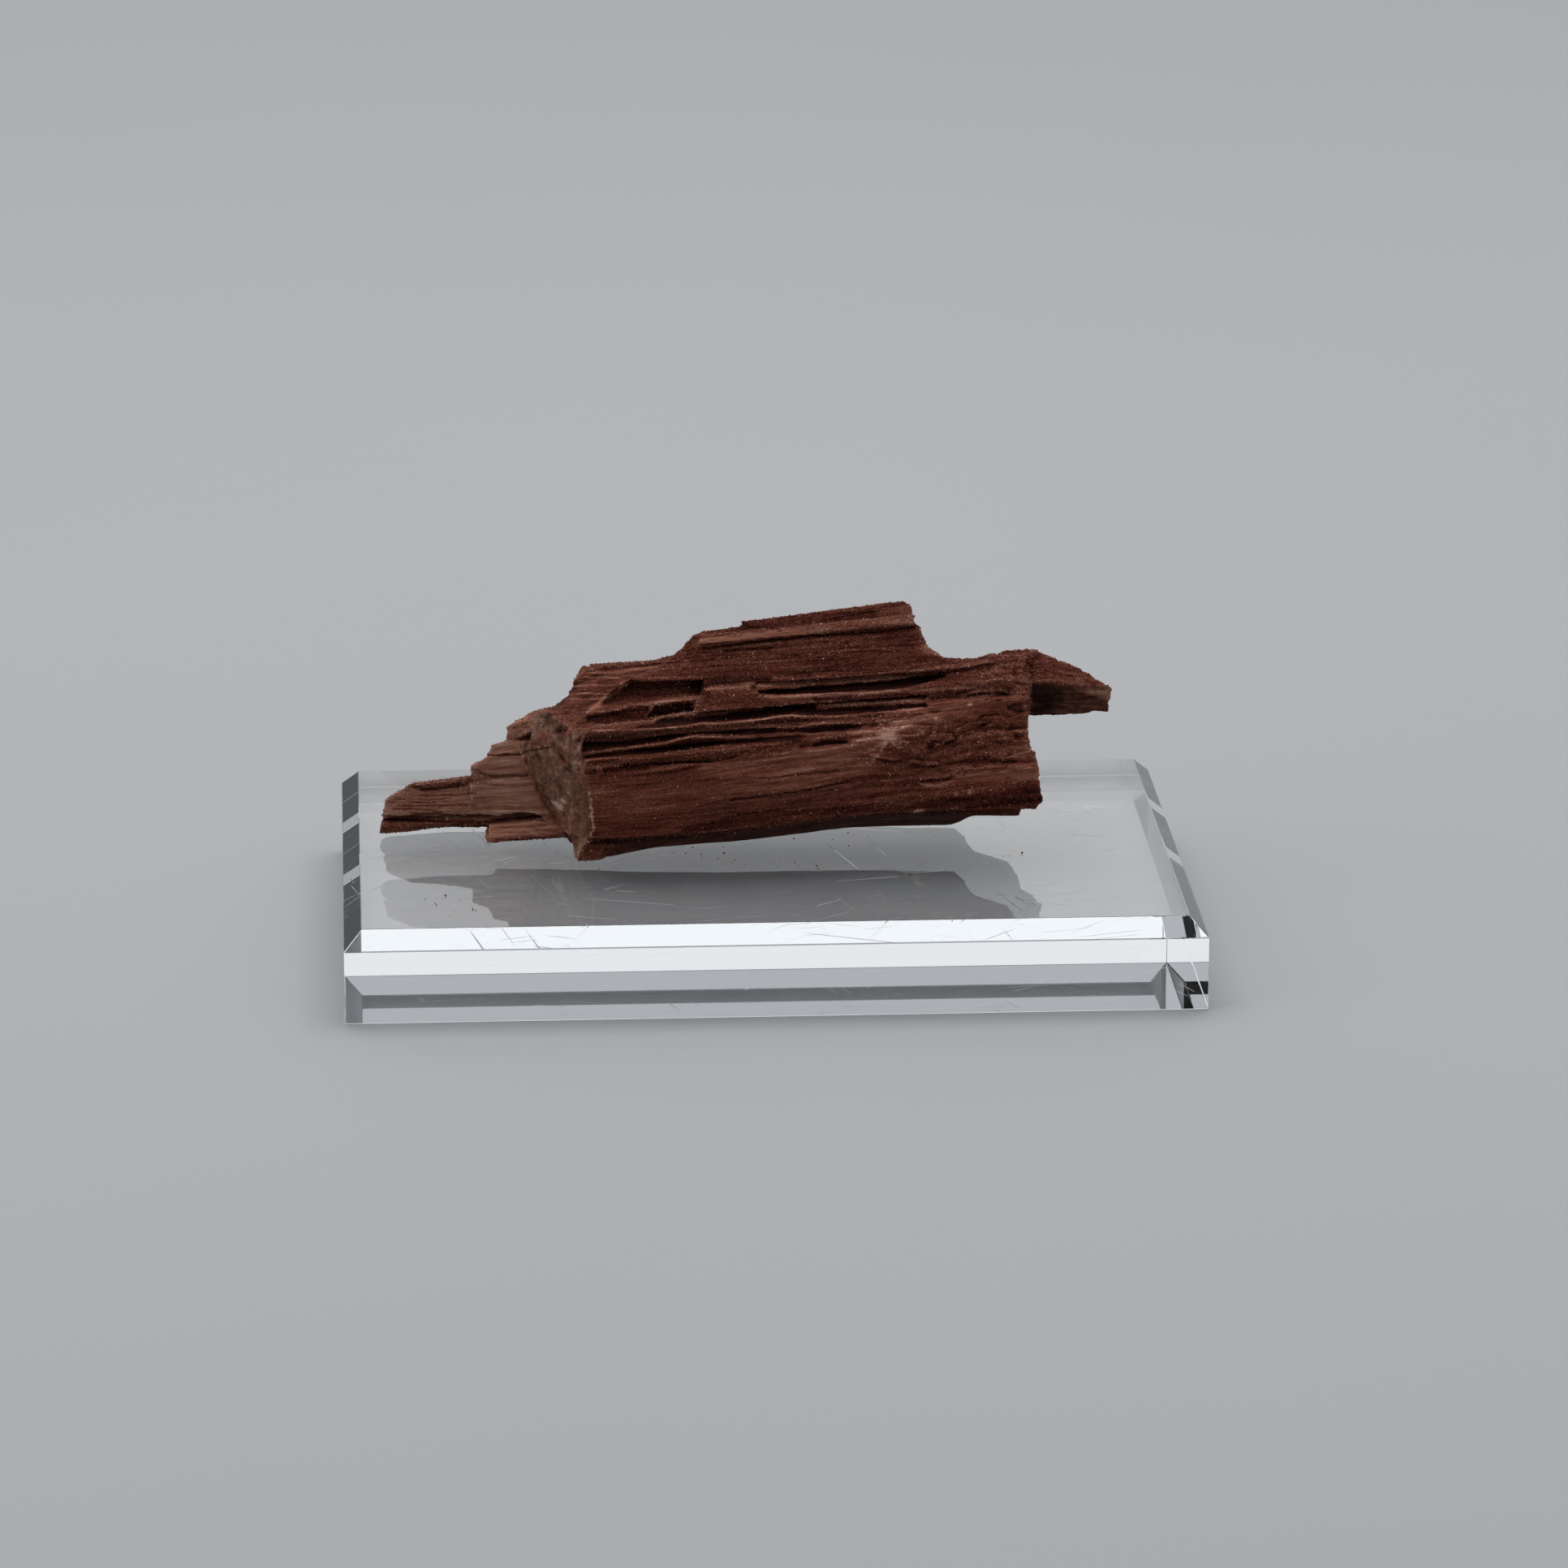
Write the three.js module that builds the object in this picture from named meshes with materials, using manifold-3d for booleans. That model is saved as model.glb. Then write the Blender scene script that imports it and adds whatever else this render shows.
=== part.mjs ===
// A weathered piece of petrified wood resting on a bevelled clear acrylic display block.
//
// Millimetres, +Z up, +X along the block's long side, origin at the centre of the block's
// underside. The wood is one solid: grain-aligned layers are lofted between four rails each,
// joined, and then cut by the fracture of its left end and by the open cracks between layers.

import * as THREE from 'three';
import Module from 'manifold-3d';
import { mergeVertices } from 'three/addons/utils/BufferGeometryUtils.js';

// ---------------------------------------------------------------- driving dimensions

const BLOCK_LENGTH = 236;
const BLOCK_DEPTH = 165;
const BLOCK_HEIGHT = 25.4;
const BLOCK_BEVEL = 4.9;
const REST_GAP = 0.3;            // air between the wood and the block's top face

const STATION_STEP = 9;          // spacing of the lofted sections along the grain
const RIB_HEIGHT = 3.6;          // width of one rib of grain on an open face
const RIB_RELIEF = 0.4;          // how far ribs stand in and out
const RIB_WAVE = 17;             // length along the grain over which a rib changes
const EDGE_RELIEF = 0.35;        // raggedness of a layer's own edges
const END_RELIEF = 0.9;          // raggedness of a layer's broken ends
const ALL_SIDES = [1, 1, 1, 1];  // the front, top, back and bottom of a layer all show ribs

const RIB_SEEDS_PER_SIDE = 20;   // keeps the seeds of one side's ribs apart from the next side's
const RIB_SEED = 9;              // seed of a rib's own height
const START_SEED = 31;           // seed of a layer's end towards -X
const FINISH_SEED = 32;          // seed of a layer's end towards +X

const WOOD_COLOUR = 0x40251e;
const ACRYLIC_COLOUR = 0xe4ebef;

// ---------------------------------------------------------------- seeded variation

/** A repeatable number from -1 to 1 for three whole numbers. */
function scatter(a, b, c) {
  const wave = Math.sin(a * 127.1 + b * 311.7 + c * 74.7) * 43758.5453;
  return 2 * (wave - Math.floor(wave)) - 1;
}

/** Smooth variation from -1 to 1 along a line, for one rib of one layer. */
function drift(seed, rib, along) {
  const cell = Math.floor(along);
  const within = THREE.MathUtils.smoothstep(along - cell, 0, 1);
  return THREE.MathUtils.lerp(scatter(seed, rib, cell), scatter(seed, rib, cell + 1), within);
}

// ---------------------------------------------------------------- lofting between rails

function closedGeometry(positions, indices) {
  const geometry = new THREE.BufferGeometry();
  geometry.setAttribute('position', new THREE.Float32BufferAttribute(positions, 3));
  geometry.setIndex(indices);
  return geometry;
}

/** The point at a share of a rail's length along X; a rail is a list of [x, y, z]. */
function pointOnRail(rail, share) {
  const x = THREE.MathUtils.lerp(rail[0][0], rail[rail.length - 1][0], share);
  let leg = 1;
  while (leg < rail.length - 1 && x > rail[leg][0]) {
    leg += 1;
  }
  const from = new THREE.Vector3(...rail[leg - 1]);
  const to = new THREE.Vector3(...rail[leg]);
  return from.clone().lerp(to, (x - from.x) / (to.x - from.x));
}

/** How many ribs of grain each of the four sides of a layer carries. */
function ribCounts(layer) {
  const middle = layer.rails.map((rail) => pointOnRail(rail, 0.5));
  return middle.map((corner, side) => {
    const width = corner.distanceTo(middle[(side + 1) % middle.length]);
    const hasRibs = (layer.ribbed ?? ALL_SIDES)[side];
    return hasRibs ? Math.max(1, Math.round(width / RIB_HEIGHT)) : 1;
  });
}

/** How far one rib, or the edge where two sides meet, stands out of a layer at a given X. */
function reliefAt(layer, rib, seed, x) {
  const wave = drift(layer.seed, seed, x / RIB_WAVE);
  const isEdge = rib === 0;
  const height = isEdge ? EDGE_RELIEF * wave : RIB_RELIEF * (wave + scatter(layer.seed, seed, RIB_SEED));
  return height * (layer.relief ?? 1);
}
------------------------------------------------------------
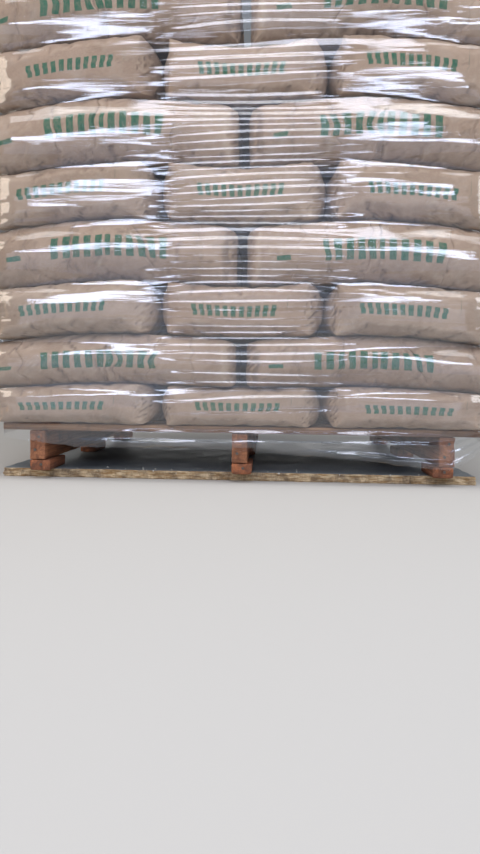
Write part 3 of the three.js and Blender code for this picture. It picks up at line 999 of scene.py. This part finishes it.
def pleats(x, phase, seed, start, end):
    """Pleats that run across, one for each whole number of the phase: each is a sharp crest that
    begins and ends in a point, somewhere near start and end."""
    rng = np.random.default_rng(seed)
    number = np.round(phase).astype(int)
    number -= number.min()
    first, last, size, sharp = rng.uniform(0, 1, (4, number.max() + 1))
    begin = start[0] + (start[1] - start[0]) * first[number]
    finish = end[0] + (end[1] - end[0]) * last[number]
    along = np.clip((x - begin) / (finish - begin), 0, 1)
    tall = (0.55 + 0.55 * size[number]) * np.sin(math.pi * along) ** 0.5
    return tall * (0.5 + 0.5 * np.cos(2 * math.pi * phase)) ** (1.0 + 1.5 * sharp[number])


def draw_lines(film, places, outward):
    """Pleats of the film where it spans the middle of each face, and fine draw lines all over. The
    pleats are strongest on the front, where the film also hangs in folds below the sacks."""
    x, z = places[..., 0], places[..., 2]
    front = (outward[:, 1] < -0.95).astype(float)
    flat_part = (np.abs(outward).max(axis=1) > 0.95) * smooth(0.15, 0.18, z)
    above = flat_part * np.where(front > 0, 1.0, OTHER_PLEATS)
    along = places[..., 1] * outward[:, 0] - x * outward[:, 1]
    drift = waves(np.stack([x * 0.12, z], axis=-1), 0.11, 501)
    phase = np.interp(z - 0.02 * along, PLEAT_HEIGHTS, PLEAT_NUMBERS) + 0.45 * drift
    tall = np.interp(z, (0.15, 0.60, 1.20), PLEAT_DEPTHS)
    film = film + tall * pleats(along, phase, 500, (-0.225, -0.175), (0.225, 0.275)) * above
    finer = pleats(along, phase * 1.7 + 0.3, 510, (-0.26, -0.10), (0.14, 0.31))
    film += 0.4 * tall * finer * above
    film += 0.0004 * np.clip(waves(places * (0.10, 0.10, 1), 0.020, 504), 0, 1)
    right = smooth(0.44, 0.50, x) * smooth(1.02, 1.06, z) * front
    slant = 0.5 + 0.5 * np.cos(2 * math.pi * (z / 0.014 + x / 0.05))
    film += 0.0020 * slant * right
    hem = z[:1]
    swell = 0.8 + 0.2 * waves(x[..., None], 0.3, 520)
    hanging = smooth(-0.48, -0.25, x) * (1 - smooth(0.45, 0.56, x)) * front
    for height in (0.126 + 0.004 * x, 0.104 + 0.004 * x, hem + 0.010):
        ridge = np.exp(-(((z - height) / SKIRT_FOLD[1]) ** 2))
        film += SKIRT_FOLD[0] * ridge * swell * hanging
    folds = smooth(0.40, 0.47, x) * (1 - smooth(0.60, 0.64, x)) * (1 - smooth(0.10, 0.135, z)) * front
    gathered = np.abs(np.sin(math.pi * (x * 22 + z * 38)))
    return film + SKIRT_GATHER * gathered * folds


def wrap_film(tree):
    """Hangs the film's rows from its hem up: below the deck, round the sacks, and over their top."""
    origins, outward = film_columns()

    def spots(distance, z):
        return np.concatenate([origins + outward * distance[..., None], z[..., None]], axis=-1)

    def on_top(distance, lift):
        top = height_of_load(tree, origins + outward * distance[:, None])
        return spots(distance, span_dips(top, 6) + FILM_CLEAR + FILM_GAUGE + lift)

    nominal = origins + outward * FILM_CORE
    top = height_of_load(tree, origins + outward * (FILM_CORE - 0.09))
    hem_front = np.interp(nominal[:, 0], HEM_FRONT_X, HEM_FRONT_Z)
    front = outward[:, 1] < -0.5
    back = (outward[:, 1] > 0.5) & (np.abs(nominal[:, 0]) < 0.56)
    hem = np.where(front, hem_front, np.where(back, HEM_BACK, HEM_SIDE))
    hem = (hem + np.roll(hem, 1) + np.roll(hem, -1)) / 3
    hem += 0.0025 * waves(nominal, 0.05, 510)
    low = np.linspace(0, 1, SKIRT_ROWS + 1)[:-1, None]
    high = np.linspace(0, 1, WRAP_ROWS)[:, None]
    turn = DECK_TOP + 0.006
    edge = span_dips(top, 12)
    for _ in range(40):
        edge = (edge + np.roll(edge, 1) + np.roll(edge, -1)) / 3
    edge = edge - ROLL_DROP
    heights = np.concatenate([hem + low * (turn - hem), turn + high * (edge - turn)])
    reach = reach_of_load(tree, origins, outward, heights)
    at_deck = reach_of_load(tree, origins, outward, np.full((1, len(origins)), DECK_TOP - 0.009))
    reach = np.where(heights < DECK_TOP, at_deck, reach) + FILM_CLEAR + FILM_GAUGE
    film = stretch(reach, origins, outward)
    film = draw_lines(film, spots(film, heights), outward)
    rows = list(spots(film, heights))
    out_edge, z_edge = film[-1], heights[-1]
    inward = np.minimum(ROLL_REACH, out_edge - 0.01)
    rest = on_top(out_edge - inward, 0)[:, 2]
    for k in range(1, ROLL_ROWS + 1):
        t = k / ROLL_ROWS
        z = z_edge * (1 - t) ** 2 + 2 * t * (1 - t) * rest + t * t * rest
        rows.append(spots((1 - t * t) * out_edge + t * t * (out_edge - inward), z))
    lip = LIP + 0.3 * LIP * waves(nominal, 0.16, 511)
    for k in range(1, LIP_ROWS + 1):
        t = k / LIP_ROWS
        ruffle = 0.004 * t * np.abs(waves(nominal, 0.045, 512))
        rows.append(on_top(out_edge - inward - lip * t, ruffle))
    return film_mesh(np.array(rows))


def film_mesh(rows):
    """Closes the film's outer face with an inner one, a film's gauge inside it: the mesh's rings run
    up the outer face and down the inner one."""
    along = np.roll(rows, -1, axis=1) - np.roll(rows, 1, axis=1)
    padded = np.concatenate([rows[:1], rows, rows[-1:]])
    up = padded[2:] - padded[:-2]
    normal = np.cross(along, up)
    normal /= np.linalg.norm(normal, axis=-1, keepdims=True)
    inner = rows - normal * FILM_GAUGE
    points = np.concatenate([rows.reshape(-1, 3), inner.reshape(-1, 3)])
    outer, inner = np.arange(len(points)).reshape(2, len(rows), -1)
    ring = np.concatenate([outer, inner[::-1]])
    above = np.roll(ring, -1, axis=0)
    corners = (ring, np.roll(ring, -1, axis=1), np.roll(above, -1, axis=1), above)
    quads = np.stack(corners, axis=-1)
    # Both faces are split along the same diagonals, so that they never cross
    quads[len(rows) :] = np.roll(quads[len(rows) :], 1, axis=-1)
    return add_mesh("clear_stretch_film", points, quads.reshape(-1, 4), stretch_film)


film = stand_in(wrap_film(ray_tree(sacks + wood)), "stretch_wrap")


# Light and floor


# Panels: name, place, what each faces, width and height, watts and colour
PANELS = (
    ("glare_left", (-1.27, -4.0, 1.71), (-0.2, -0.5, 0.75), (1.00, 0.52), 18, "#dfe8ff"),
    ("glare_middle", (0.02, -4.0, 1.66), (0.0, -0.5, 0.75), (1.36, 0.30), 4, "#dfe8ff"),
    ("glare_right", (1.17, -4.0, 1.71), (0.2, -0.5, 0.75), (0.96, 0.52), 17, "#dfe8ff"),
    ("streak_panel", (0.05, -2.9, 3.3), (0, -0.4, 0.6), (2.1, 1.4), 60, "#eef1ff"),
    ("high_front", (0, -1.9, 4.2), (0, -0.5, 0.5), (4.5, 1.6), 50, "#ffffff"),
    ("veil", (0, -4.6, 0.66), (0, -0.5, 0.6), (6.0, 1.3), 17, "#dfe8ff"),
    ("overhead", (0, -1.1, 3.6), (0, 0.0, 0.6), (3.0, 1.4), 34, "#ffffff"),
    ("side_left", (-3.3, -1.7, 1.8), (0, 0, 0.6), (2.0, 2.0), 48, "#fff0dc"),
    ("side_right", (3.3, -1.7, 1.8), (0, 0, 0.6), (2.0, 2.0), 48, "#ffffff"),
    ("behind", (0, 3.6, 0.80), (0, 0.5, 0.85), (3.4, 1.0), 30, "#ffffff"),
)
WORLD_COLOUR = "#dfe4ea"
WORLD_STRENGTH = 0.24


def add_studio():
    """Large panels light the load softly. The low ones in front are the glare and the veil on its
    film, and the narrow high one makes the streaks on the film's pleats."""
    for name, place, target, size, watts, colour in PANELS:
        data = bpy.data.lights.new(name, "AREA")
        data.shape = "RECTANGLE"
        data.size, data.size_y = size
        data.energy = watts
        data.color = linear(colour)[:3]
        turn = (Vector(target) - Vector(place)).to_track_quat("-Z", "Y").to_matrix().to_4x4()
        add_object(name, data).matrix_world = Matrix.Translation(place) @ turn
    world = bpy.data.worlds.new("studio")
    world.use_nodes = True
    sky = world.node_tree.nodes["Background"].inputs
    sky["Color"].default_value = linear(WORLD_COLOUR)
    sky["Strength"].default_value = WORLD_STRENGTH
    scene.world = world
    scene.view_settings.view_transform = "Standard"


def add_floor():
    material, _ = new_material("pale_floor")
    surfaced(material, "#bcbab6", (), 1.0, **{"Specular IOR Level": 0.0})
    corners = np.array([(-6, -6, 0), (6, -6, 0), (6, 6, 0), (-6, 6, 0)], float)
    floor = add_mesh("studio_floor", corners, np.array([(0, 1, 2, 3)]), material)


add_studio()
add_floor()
------------------------------------------------------------
# Written request
The word "scene" may turn up on some lines of these records; say how many, with no other words.

# Full response
4